#### Short task
Copy exactly the block of lines between the one containing "const axleAlong = -BRIDGE.length" and the one containing "for node in", inclusive.

#### Given data

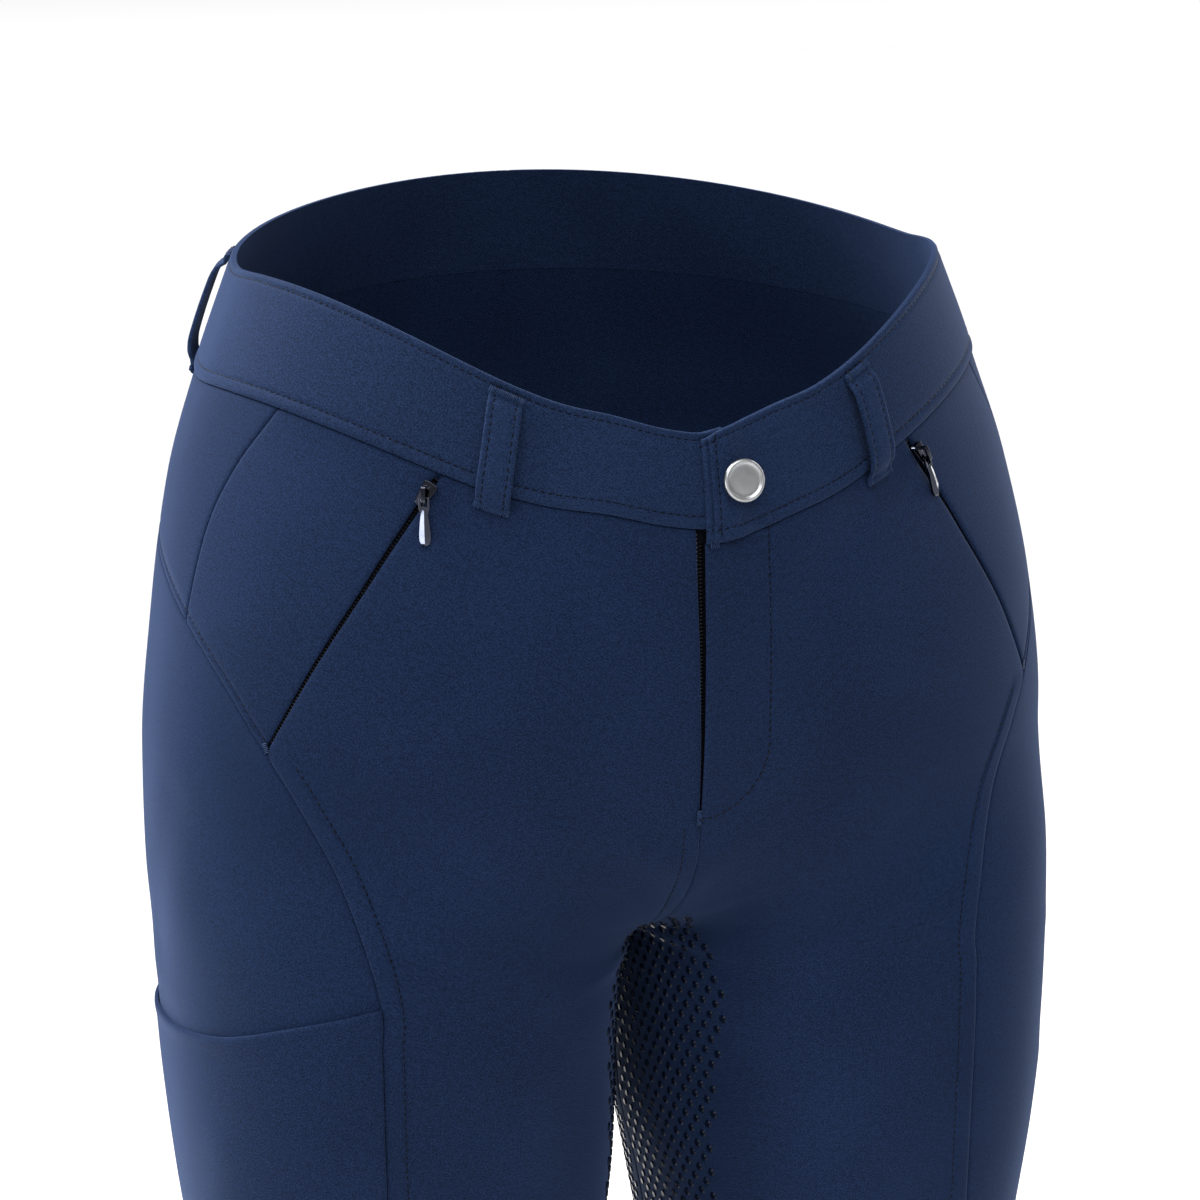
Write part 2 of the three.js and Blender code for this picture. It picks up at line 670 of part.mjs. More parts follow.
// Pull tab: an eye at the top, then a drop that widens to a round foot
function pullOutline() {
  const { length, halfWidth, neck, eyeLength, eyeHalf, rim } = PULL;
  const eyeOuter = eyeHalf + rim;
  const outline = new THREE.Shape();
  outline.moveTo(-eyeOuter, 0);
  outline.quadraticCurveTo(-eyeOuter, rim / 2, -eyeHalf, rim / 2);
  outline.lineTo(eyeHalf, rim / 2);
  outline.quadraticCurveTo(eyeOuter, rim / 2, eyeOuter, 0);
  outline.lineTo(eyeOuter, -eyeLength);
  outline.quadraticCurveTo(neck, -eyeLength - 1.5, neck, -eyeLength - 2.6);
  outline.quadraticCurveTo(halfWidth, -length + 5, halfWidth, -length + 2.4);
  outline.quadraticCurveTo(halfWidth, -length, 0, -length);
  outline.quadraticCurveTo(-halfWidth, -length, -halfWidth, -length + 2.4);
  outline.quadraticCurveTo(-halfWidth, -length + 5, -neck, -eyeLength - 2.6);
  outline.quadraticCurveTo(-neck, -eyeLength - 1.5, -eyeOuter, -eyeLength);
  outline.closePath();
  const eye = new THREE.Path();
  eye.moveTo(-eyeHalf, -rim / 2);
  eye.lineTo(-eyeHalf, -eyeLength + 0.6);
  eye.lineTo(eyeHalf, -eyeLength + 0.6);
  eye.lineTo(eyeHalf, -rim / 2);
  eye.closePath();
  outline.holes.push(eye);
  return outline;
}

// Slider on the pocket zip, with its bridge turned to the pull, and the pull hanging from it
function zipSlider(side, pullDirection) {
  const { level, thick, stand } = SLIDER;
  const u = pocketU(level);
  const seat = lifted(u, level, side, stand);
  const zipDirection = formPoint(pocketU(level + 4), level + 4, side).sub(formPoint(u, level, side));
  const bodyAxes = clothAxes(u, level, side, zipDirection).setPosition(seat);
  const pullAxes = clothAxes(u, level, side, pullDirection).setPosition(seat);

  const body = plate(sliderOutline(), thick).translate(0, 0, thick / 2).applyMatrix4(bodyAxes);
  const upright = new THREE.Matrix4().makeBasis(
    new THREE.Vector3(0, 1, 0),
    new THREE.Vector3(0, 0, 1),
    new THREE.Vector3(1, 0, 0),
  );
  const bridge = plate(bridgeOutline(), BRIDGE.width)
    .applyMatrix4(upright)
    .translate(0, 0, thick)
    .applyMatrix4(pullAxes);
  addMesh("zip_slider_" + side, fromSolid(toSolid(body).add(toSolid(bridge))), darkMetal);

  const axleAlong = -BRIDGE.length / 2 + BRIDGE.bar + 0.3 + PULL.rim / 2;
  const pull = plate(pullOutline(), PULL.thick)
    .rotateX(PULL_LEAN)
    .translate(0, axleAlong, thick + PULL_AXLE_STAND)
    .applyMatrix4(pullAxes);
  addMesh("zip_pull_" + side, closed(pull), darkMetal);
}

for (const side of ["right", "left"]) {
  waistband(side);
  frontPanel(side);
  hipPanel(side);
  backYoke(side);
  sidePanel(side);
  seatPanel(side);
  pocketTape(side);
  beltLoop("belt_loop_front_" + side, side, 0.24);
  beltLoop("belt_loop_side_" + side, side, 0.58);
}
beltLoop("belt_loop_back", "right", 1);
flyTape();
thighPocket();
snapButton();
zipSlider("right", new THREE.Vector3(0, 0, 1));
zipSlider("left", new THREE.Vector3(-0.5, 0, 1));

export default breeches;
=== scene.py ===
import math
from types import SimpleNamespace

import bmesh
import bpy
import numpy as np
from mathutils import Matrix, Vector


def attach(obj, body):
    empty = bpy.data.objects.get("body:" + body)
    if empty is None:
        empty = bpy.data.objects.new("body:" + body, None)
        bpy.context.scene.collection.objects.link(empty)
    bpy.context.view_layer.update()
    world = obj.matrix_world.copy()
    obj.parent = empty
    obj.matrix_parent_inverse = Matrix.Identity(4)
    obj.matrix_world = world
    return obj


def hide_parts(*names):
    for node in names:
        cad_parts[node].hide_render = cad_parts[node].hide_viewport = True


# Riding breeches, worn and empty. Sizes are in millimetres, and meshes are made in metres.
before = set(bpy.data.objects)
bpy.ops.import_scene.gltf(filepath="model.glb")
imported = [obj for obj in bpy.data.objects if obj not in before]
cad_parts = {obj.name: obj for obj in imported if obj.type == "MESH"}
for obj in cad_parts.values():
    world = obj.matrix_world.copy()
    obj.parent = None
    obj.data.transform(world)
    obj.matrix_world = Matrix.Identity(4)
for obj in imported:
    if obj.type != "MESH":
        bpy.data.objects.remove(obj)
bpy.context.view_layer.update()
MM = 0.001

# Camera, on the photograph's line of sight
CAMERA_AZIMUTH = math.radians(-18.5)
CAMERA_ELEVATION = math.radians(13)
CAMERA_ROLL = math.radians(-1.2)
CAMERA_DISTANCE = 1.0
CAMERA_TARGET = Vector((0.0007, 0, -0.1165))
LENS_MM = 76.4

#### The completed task
  const axleAlong = -BRIDGE.length / 2 + BRIDGE.bar + 0.3 + PULL.rim / 2;
  const pull = plate(pullOutline(), PULL.thick)
    .rotateX(PULL_LEAN)
    .translate(0, axleAlong, thick + PULL_AXLE_STAND)
    .applyMatrix4(pullAxes);
  addMesh("zip_pull_" + side, closed(pull), darkMetal);
}

for (const side of ["right", "left"]) {
  waistband(side);
  frontPanel(side);
  hipPanel(side);
  backYoke(side);
  sidePanel(side);
  seatPanel(side);
  pocketTape(side);
  beltLoop("belt_loop_front_" + side, side, 0.24);
  beltLoop("belt_loop_side_" + side, side, 0.58);
}
beltLoop("belt_loop_back", "right", 1);
flyTape();
thighPocket();
snapButton();
zipSlider("right", new THREE.Vector3(0, 0, 1));
zipSlider("left", new THREE.Vector3(-0.5, 0, 1));

export default breeches;
=== scene.py ===
import math
from types import SimpleNamespace

import bmesh
import bpy
import numpy as np
from mathutils import Matrix, Vector


def attach(obj, body):
    empty = bpy.data.objects.get("body:" + body)
    if empty is None:
        empty = bpy.data.objects.new("body:" + body, None)
        bpy.context.scene.collection.objects.link(empty)
    bpy.context.view_layer.update()
    world = obj.matrix_world.copy()
    obj.parent = empty
    obj.matrix_parent_inverse = Matrix.Identity(4)
    obj.matrix_world = world
    return obj


def hide_parts(*names):
    for node in names:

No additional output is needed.